Pastoral with a Couple near a Fountain
François Boucher·1749
Historical Context
Pastoral with a Couple Near a Fountain at the Wallace Collection (1749) is among the largest and most significant French Rococo paintings in any British collection, its monumental scale (259.5 × 198.6 cm) suited to the principal rooms of the grandest French hôtels particuliers. The Wallace Collection in London, assembled by the Marquesses of Hertford and their heir Sir Richard Wallace in Paris during the nineteenth century and left to the British nation in 1897, holds the finest collection of French eighteenth-century painting and decorative arts outside France. Boucher's pastoral subject — an attractive couple by an ornate garden fountain — combines the genre's characteristic elements: idealized peasant costume, an Arcadian landscape, a decorative architectural feature, and the suggestion of romantic encounter. The painting's presence in the Wallace Collection reflects the nineteenth-century English aristocracy's taste for French Rococo, which was then being rediscovered after decades of Neoclassical and Romantic disparagement.
Technical Analysis
Boucher renders the pastoral scene with warm, decorative colors and the soft, idealized forms of the mature Rococo.
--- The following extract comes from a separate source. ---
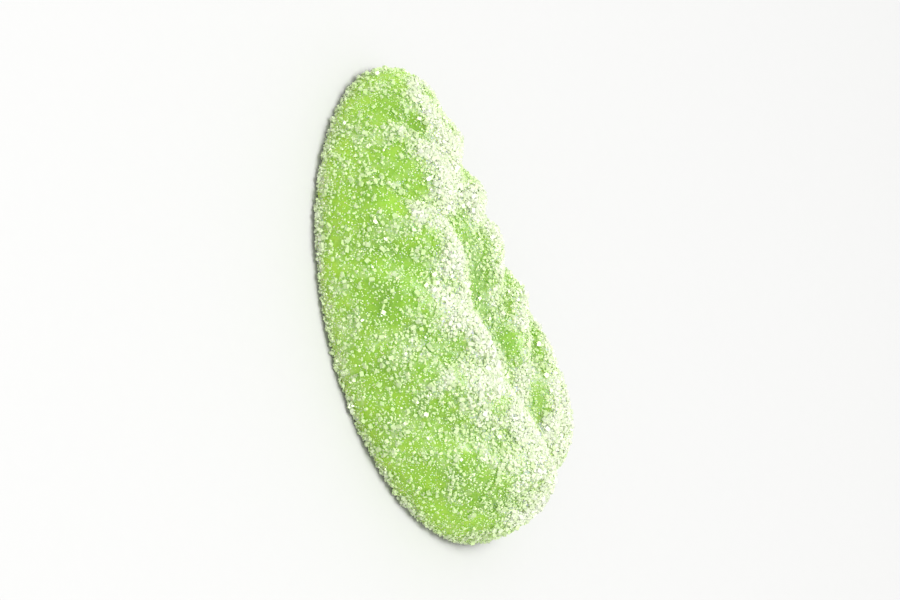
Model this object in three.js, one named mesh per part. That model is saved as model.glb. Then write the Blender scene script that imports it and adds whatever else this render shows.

The elegant figures, the picturesque fountain, and the lush landscape create a charming vision of aristocratic pastoral fantasy.
Look Closer
- ◆The fountain at center is architecturally precise — lions' head spouts and carved stone basin described with decorative authority.
- ◆A dovecote or bird cage in the background introduces a motif linking the pastoral setting to enclosed aristocratic pleasures.
- ◆The couple's garments — silk in pale blue and rose — catch the dappled garden light in the complex ways Boucher studied.
- ◆Trees are arranged in a theatrical coulisse that frames the couple as though on a stage set for a pastoral drama.